DATA PROVIDED:
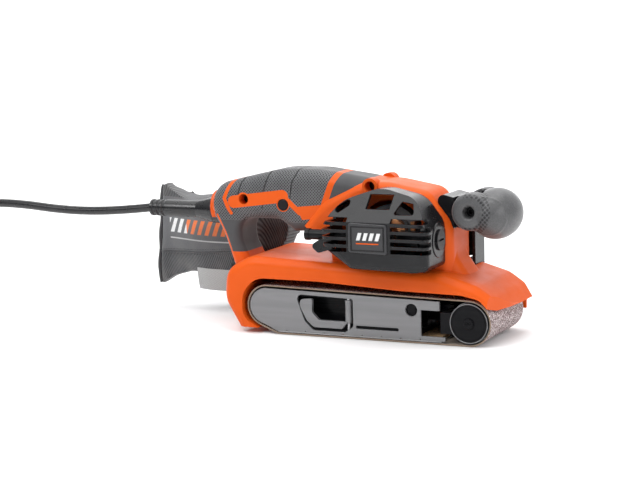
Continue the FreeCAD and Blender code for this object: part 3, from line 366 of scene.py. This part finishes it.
def grit():
    """Aluminium oxide grains bonded on cloth: dark resin, pink-grey grains, and near-white grains that are
    painted glints on the grain facets.
    """
    made, tree, shader = surface("grit", **{"Specular IOR Level": 0.6})
    at = place(tree)
    grain = cells(tree, at, 1250, 1.0, "Color")
    tone = axes(tree, grain)[0]
    # The near-white top stop is painted highlight: glints on grain facets.
    colour = ramp(tree, tone, (0.0, (0.055, 0.035, 0.035)), (0.35, (0.20, 0.135, 0.135)),
                  (0.7, (0.42, 0.32, 0.32)), (0.93, (0.85, 0.78, 0.77)))
    worn = noise(tree, place(tree, (5, 40, 5)), 1.0, 3)
    colour = mixed(tree, span(tree, worn, 0.4, 0.8, 0.0, 0.35), colour, (0.30, 0.22, 0.215))
    peak = span(tree, cells(tree, at, 1250), 0.0, 0.6, 1.0, 0.0)
    height = maths(tree, "ADD", peak, maths(tree, "MULTIPLY", tone, 0.8))
    wire(tree, shader, Base_Color=colour, Roughness=span(tree, tone, 0, 1, 0.85, 0.4),
         Normal=bump(tree, height, 0.00035, 0.9))
    return made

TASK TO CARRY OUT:
Output the listing above exactly as it appears.

SOLUTION TO THIS TASK:
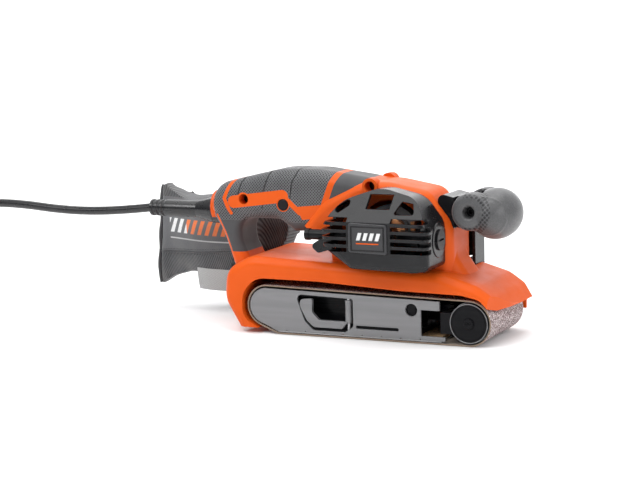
Continue the FreeCAD and Blender code for this object: part 3, from line 366 of scene.py. This part finishes it.
def grit():
    """Aluminium oxide grains bonded on cloth: dark resin, pink-grey grains, and near-white grains that are
    painted glints on the grain facets.
    """
    made, tree, shader = surface("grit", **{"Specular IOR Level": 0.6})
    at = place(tree)
    grain = cells(tree, at, 1250, 1.0, "Color")
    tone = axes(tree, grain)[0]
    # The near-white top stop is painted highlight: glints on grain facets.
    colour = ramp(tree, tone, (0.0, (0.055, 0.035, 0.035)), (0.35, (0.20, 0.135, 0.135)),
                  (0.7, (0.42, 0.32, 0.32)), (0.93, (0.85, 0.78, 0.77)))
    worn = noise(tree, place(tree, (5, 40, 5)), 1.0, 3)
    colour = mixed(tree, span(tree, worn, 0.4, 0.8, 0.0, 0.35), colour, (0.30, 0.22, 0.215))
    peak = span(tree, cells(tree, at, 1250), 0.0, 0.6, 1.0, 0.0)
    height = maths(tree, "ADD", peak, maths(tree, "MULTIPLY", tone, 0.8))
    wire(tree, shader, Base_Color=colour, Roughness=span(tree, tone, 0, 1, 0.85, 0.4),
         Normal=bump(tree, height, 0.00035, 0.9))
    return made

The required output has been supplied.